Another element that may be useful in estimating returns is the size factor or the tendency of small caps to outperform over certain intervals and at specific segments in the economic cycle. Additionally, we can look at the momentum of earnings per share as a forecasting tool. Volatility also can have a great impact in determining futures prices, but it is rather difficult to estimate. Many studies have been performed on the subject, from simple stochastic analysis to more sophisticated GARCH models but improvements are still needed on this subject.
Another element that needs to be incorporated into any portfolio engineering process is inflationary expectations. Forecasting the proper inflation rate for the investment period in question will allow for proper fine tuning of asset class weights. For instance, if the historical annualized rate of return of bonds is 6% but the probabilities of inflation for the future are higher than average, it is reasonable to expect much lower returns going forward and therefore a lower weight in the portfolio. Higher or lower rates of inflation have also influence on the correlation of assets. For instance, during normal and stable times, bonds and equities tend to be correlated but during times of high inflation the correlation breaks down as equities tend to hold up while bonds significantly re-price at lower levels.
Some Implementation Ideas
The following approaches are three frameworks that an investor can use to implement the investment concepts discussed in this analysis.
This process starts with the creation of an efficient frontier based on expected returns, expected volatilities and expected correlations. The second step is called “portfolio torturing” and consists in the addition or manipulation of constraints to achieve a mean-variance optimized portfolio that is also able to respond to practical implementation. In simple words, at this stage, we create constraints that make the actual portfolio more practical and not subject to just quantitative analysis. This step also attempts to mitigate the risk associated with non-standard asset defined as “dragon risk.” In medieval times, “dragon risk” referred to the mapmakers’ characterization of uncharted territories as areas where dragons might exist; in today’s investment lingo, it refers to a number of issues associated with alternative assets such as the risk of asymmetries and fat tails or the potential danger of relatively unproven investment vehicles.
A core-satellite or core-plus structure allows an investor to take advantage of the dichotomy between beta driven investments and alpha producers. Traditional core-plus portfolios build the core (the larger percentage of the portfolio) around beta investments or vehicles that earn the asset class premium passively. Usually this repartition is dedicated to highly efficient markets and is implemented with low cost vehicles such as ETFs. The satellite or plus component (the smaller percentage of allocation) takes care of the alpha.
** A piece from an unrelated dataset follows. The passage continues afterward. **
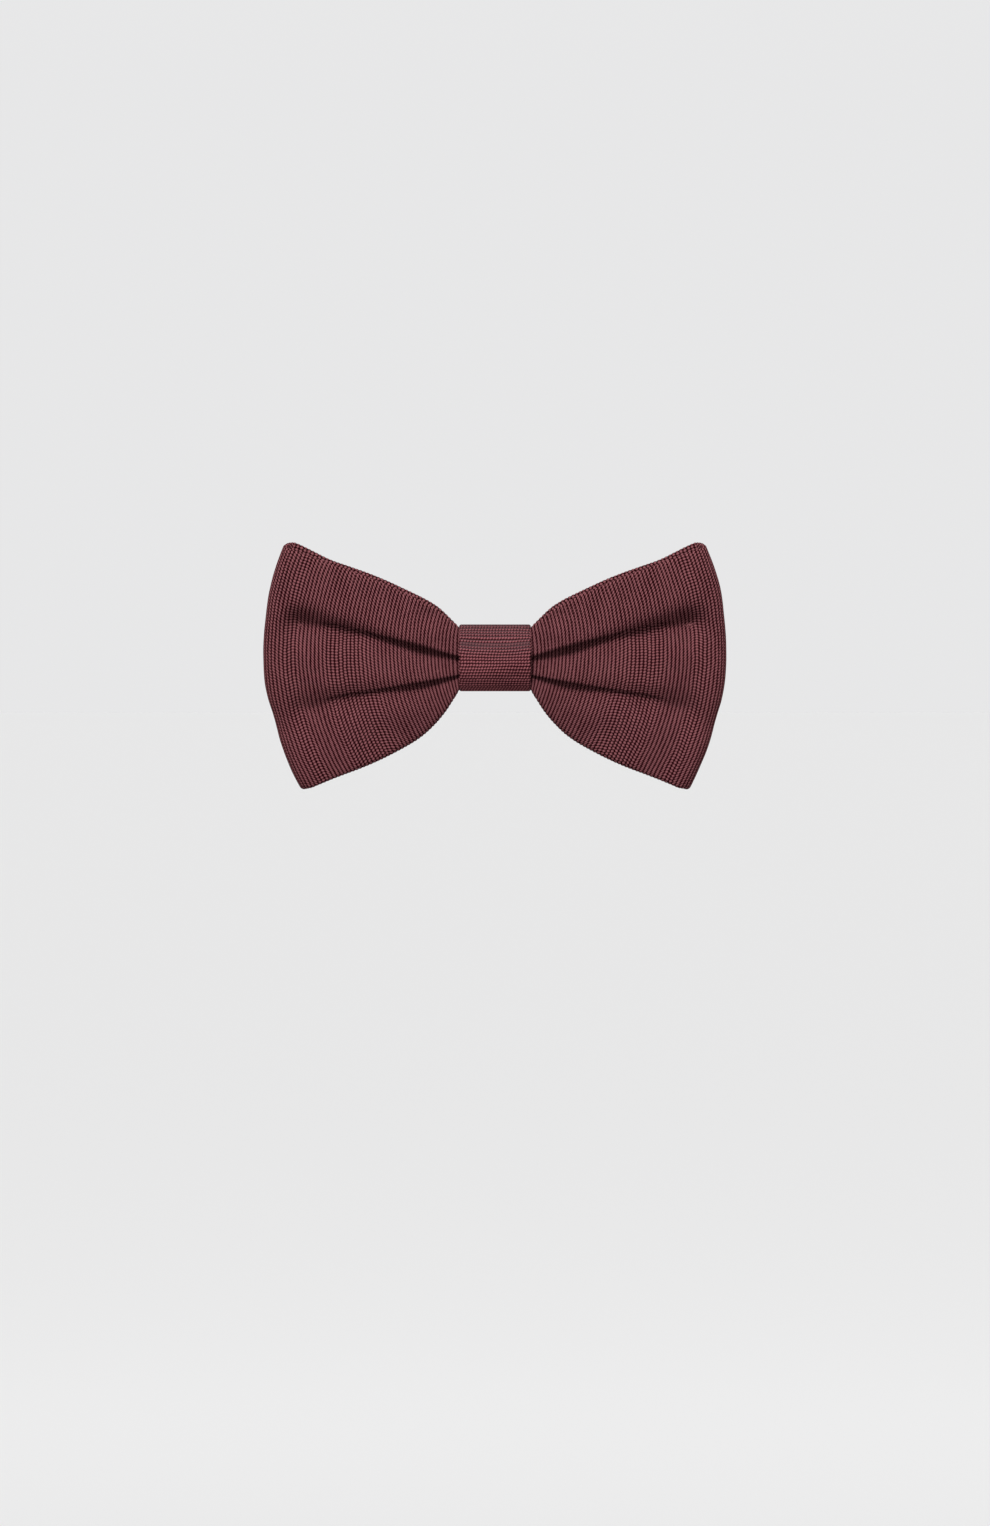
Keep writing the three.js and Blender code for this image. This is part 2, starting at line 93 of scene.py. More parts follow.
# soft dents of the front layer: x, z, half width, half height, depth (below 0 it stands proud)
FRONT_DENTS = [
    (16.0, 11.2, 3.2, 2.6, 1.3),       # dimple above the pleats beside the knot
    (16.5, 6.4, 5.0, 2.4, -0.6),       # swelling under it
    (52.8, 7.2, 4.6, 5.2, 2.0),        # where the upper pleat runs out
    (47.0, 14.5, 7.0, 3.2, -0.35),     # swelling over it
    (52.5, -17.5, 5.5, 4.5, 1.1),      # under the end of the lower pleat
    (21.0, -22.0, 7.0, 7.0, 2.0),      # inner side of the lower lobe
    (34.0, -15.0, 10.0, 3.5, -0.4),    # swelling of the lower lobe
]

# ---- columns of vertices round one layer of a wing ----
LOBE_COLUMNS = 18
MIDDLE_COLUMNS = 14
ARC_COLUMNS = 5
STRAIGHT_COLUMNS = 3
EDGE_COLUMNS = 5
INNER_COLUMNS = 30
PLEAT_COLUMNS = 2 * ARC_COLUMNS + STRAIGHT_COLUMNS - 1

# ---- knot, mm ----
KNOT_W, KNOT_H = 18.8, 17.5
RIB_ROOM = 0.12       # kept free for the ribs above and below
WRAP_LENGTH = 60.0    # once round the knot
WRAP_EDGE = 0.45      # radius of the wrap's folded side edges
WRAP_SEAM_Z = -4.6    # of the seam that closes the wrap at the back
STITCH_R = 0.15       # of the sewing thread
SEAM_STITCHES = 13
SEAM_WIDTH = 14.0     # from the first stitch to the last

# ---- neckband, mm and degrees ----
BAND_H, BAND_T = 14.0, 1.2
TAIL_T = 1.05         # of the strap's tail
BAND_FRONT_Y = -1.9   # of the band's middle behind the knot
BAND_STRAIGHT = 11.0  # half of its straight stretch there
FRONT_R = 46.0        # of the bends beside the knot
NECK_R = 57.0         # of the arc round the neck
NECK_Y = 70.0         # of that arc's centre
TURN_R = 1.55         # of the turns round hook bar and eye bar
HOOK_BAR_AT = -10.0   # places on the arc, from the nape
SLIDER_AT = -42.0
EYE_BAR_X = 9.1
TAIL_N, LEG_N = -4.1, -1.5      # of the tail before and after its turn, from the arc
EYE_END_N = -2.75     # of the sewn down end at the eye, from the arc
TACK_HEIGHT = 10.0    # of the bar tacks
TACK_TURNS = 46
TACK_LIFT = 0.62      # of a tack above the middle of its strap

# ---- floor and camera, m ----
FRAME_HEIGHT = 0.4044           # of the view at the bow
DISTANCE = 1.5
BOW_DEPTH = 0.011               # of the bow's front, where the view's height is measured
SHIFT_Y = -0.0691               # of the view, which holds the bow above its middle
SENSOR = 36.0                   # mm
FLOOR_Z = -0.6
FLOOR_HALF = 60.0
LIGHT_SPREAD = 70               # degrees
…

Alpha, or skill based return, is found in active management vehicles and usually comes with a higher management cost. Ideally, the alpha component will de-correlate the portfolio and provide excess returns as well. Successful satellites require the ability to single out successful and accessible active money managers.
A twist on the traditional approach is the core-plus portfolio with an alpha core as opposed to a beta core as devised by Martin Leibowitz and Anthony Bova. The rationale behind this approach is the implied correlation of many alpha strategies to traditional beta. True highly de-correlating alpha strategies are hard to come by, but it is easier to find products or managers that can produce superior returns at some lower correlation level. In fact, many alpha strategies may have low correlation but also have high beta sensitivity. If the perception of available alpha is as such, the core-plus strategy may start from the alpha component, the alpha core. In this process, the allocation should focus first on the potential returns of the non-standard assets being considered rather than on their volatility risk. Once the alpha component is decided, the implied beta risk can be estimated and traditional assets (equities, cash and bonds) can be added as satellites in order to reach the needed level of total portfolio volatility.
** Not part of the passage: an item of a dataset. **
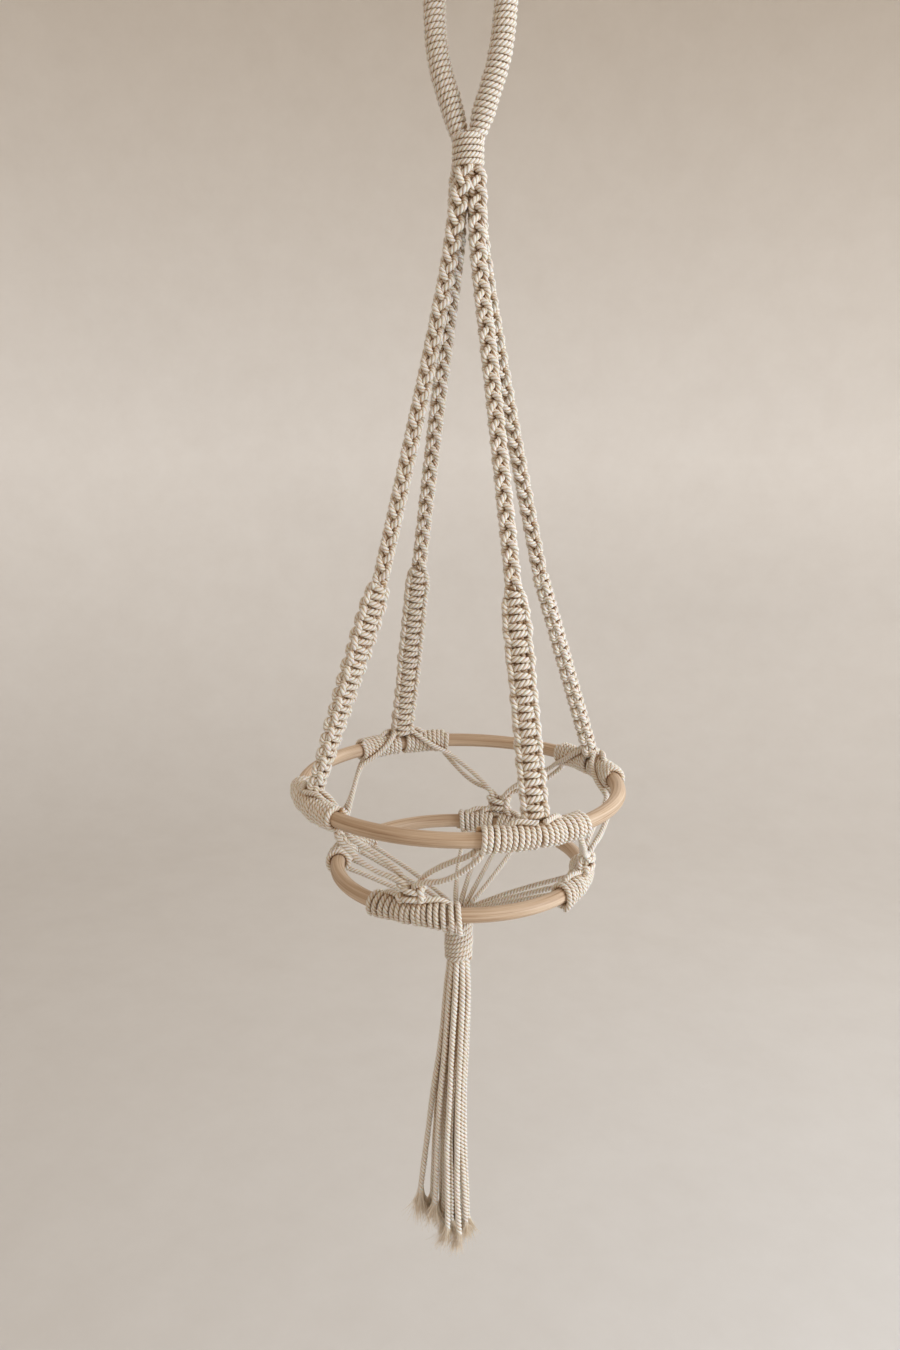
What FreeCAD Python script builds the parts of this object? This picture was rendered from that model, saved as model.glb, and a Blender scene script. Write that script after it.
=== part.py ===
"""Hanging macrame planter: a whipped loop, four knotted arms, two cane rings and a tassel.

The origin is the inside of the top of the hanging loop, where the hook bears, and +Z is up.
All sizes are in millimetres.
"""
import FreeCAD, Part
import math
import os

Vector = FreeCAD.Vector
UP = Vector(0, 0, 1)

os.makedirs("parts", exist_ok=True)
doc = FreeCAD.newDocument("macrame_planter")

# ---------------------------------------------------------------- driving dimensions

SIZES = {
    # cotton cord
    "cord_diameter": 4.6,           # lying loose, as in the tassel
    "packed_cord": 4.2,             # wound or hitched tight
    "turn_pitch": 3.95,             # from one turn of a wrap to the next
    "clearance": 0.3,               # left between neighbouring soft solids
    # hanging loop
    "loop_core_diameter": 7.0,
    "neck_top": -117.0,
    "neck_turns": 5,
    "bundle_radius": 7.1,           # sixteen cords squeezed into a wrap
    # arms
    "braid_diameter": 13.0,
    "ladder_top": -418.0,
    "ladder_width": 19.2,
    "ladder_thickness": 10.6,
    # rings, each a bent cane
    "cane_diameter": 11.0,
    "upper_ring_radius": 119.5,
    "upper_ring_height": -575.0,
    "upper_hitch_span": 41.0,
    "lower_ring_radius": 94.5,
    "lower_ring_height": -640.0,
    "lower_hitch_span": 42.0,
    # net between the rings
    "net_start_drop": 13.0,
    "knot_width": 17.0,
    "knot_thickness": 9.0,
    "knot_length": 12.5,
    # base and tassel
    "base_cord_start": 12.4,        # from the cane's centre line to a base cord's end
    "gather_height": -677.0,
    "gather_radius": 11.6,
    "tassel_wrap_top": -691.0,
    "tassel_wrap_turns": 7,
}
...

Alpha Transport and Leverage
Alpha transport and leverage are not comprehensive portfolio engineering frameworks but represent two additional options that can be layered onto an asset allocation.
Transportable alpha implies the ability to short an entire asset class or generalized strategy and go long an alpha producing manager. This process will allow an investor to arbitrage the pure skill based outperformance provided by the manager. The interesting element of true portable alpha is that it can be layered on top of the portfolio and it remains independent of the underlying allocation structure. Unfortunately, alpha portability is not very widely available as most active alphas usually are found in inefficient and generally illiquid markets where the ability to efficiently short the entire asset class is often unavailable.
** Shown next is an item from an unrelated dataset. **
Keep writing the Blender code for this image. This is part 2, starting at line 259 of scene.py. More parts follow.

The concept of leverage is linked to the ideas discussed above. In the case of access to true alpha portability, given its independence of the portfolio’s allocation structure, an investor could employ leverage to increase exposure to the manager’s excess return up to a given constraint usually determined by the repartition of the total risk budget.
Leverage can also help engineer tailored risk/reward profiles. Once an investor decides on which point on the risk curve she wants to be, an ideal portfolio may be constructed based on its blended volatility and with correspondent expected returns. The process can also be inverted and start with a desired expected return which would come with its own specific volatility. The resulting allocation (which would be the product of the processes we discussed in this article) would include different asset classes and strategies some of which may have undesirable liquidity profiles, valuation opacity and so on. An alternative would be to rebuild the allocation by underweighting these assets - or eliminating them altogether - and by overweighting using leverage lower yielding asset which should come with lower volatility and better liquidity profiles. The targeted return and correspondent volatility of the portfolio would remain the same, but it would be achieved with leverage and a different mix of assets.
In this study we took a journey throughout the history of portfolio construction. The days of unchecked speculation may never be completely behind us since markets will always be swayed by the “madness or wisdom of crowds” but our understanding of risk and returns and what drives these two defining elements of financial assets has undergone quantum leaps in the last few years. It is up to the individual investor to treasure this knowledge and leverage it into more efficient investment portfolios.